Among the most talented of that first generation of modernist poets was Tahir Hamut, born in Kashgar in 1969 and educated at the Central University for Nationalities in Beijing. His distinctive poems began appearing in Uyghur literary journals in 1986, and he continued publishing regularly for the next decade. In the late 1990s, he turned his attention to filmmaking, and directed a number of feature films, including the groundbreaking drama Ay guwah (The Moon Is a Witness). His production company, Izgil, has since become one of the most successful producers of Uyghur-language documentaries, advertisements, and music videos. Tahir’s poetic output trailed off in the early years of the new century, as his film career blossomed. Beginning last spring, though, he has enjoyed a midlife renaissance of poetic inspiration and productivity, arguably surpassing even his previous high point in the early 1990s. “The Past,” presented here, dates to this recent period in Tahir’s work, and evinces a concern with the passage of time: what changes, and what never seems to change.

Ghojimuhemmed Muhemmed, a poet of the same generation (b. 1971), occupies a somewhat different place in the Uyghur poetic scene. He began publishing poetry in 1990, while working in a cotton garment factory, and has kept up a remarkable literary pace in the last quarter-century, with work appearing regularly in nearly all major Uyghur-language literary journals. For the last ten years, he has worked at the Khotan City Bus Station. While Tahir Hamut was strongly influenced by Western poetry in Chinese translation, Ghojimuhemmed Muhemmed’s primary influences are predominantly Uyghur, and include both modern and premodern poetry. Comfortable in classical meter as well as free verse, Ghojimuhemmed draws deftly on the stylistic and thematic resources of both traditional and modernist poetry, and is therefore a difficult poet to classify. Some of his ghazals and other classically metered poems have a distinct modernist flavor, while his free verse can at times seem quite traditional in its themes. Ghojimuhemmed’s mastery of Uyghur poetic idiom allows him to play skillful variations on literary convention, often with poignant and powerful results. “Chronicle of an Execution,” one of his better-known works, is a grammatically innovative meditation on the timeless theme of war’s futility. Nearly every line ends in the accusative, with the subject of the sentence left unstated. The poem is comprised of images and thoughts that are offered, not explained, a technique which in Ghojimuhemmed’s hands charges the poem with a driving intensity.

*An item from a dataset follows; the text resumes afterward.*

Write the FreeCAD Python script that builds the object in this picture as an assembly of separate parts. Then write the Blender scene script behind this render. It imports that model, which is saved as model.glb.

By the turn of the twenty-first century, Uyghur modernism had matured into a complex movement with many streams and eddies. While modernist poetry itself is no longer controversial, some poets have staked out iconoclastic positions on the literary frontiers. In 2009, Osmanjan Muhemmed Pas’an announced the birth of the Nothingism (Héchnémizm) movement in a widely-circulated proclamation that touched off months of controversy in literary circles. While its exact principles remain subject to debate, Nothingism has nonetheless become a rallying point for a number of innovative and uncompromising young poets. Osmanjan, born 1981 in a village near Guma, remains one of the more prolific, and has published widely both online and in print journals. He lives in Ürümchi, where he works in publishing and bookselling. The poem included here, “Against Tradition,” is among his most ambitious, and probes at questions of knowledge, conformity, and community.

These three poems, by three of the most exciting poets working in Uyghur today, give a sense of the range and vibrancy of Uyghur modernist poetry. For thirty years, successive generations of modernists have pushed the limits of the possible in Uyghur poetry, and they show no signs of stopping.